The purpose of this conference is to discuss and debate these developments from a variety of perspectives, to examine
the relevance of neuroscience both to philosophy and to the other humanities of the post-Enlightenment university,
and to confront the intellectual issues that surround the emergence of what might reasonably be called a ‘neuroculture’.
REGISTRATION
All those wishing to attend the conference are invited to register via:
Oxford University online shop
http://www.oxforduniversitystores.co.uk/browse/product.asp?compid=1&modid=1&catid=1256
The registration fee includes simple lunch, tea and coffee for each day.
ACCOMMODATION AND MEALS
There are two options:
(1) Book a room at St Anne’s College, Oxford, arriving Wed 11 July, departing Sunday 15 July in the morning. This
option includes the cost of all the dinners during the conference.
http://www.oxforduniversitystores.co.uk/browse/product.asp?compid=1&modid=1&catid=1254
(2) Purchase individual dinners only, without accommodation.
http://www.oxforduniversitystores.co.uk/browse/product.asp?compid=1&modid=1&catid=1255
SHORT PAPERS
Short papers are also invited on topics directly relevant to the conference themes, to be delivered in parallel
sessions of 30 minutes duration (20 minutes for the paper, 10 minutes for discussion).

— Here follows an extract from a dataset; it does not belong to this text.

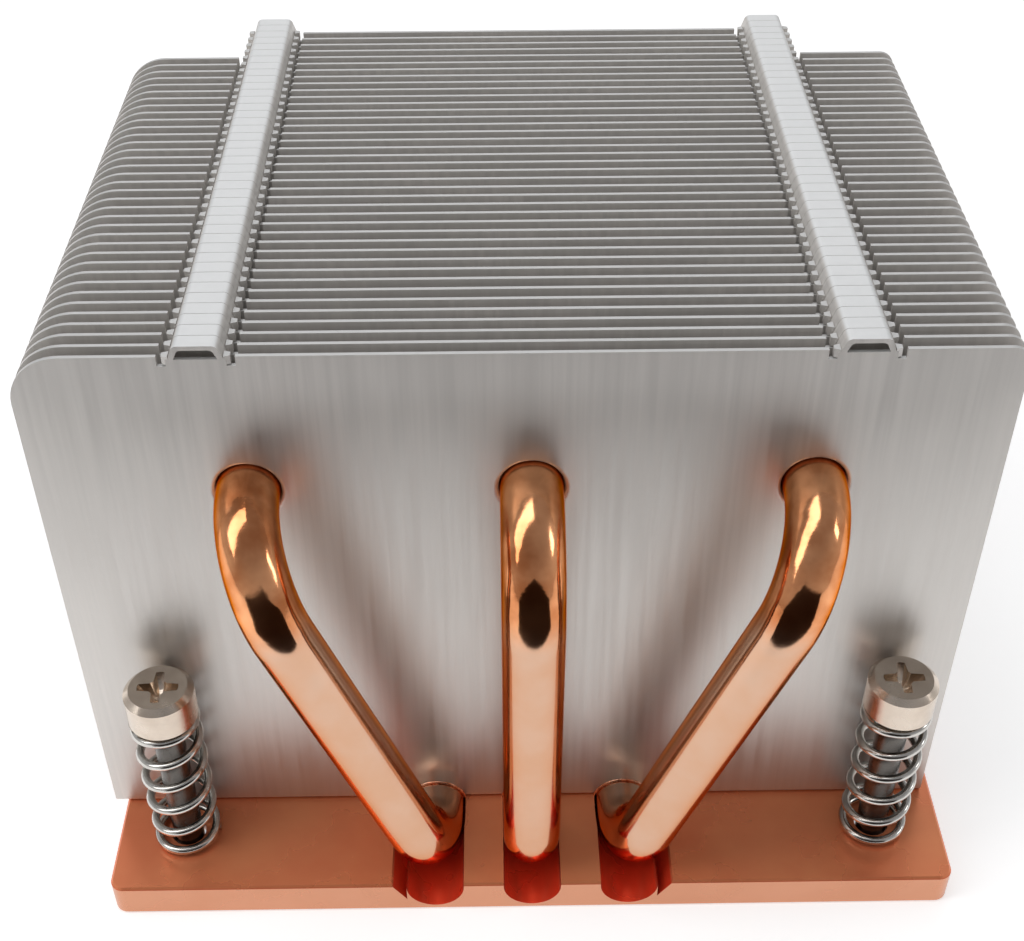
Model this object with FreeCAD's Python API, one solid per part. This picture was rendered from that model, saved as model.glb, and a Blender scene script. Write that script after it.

Those wishing to contribute a paper should submit a title, a 200 word abstract, and institutional affiliation,
by email to the Ian Ramsey Centre administrator, Sarah Retz:
irc.admin@theology.ox.ac.uk
with the subject line “Persons and their Brains Abstract.”
Closing Date for Abstract submissions: Friday 3rd February,
2012.
Notification of accepted papers will take place by the end of February 2012.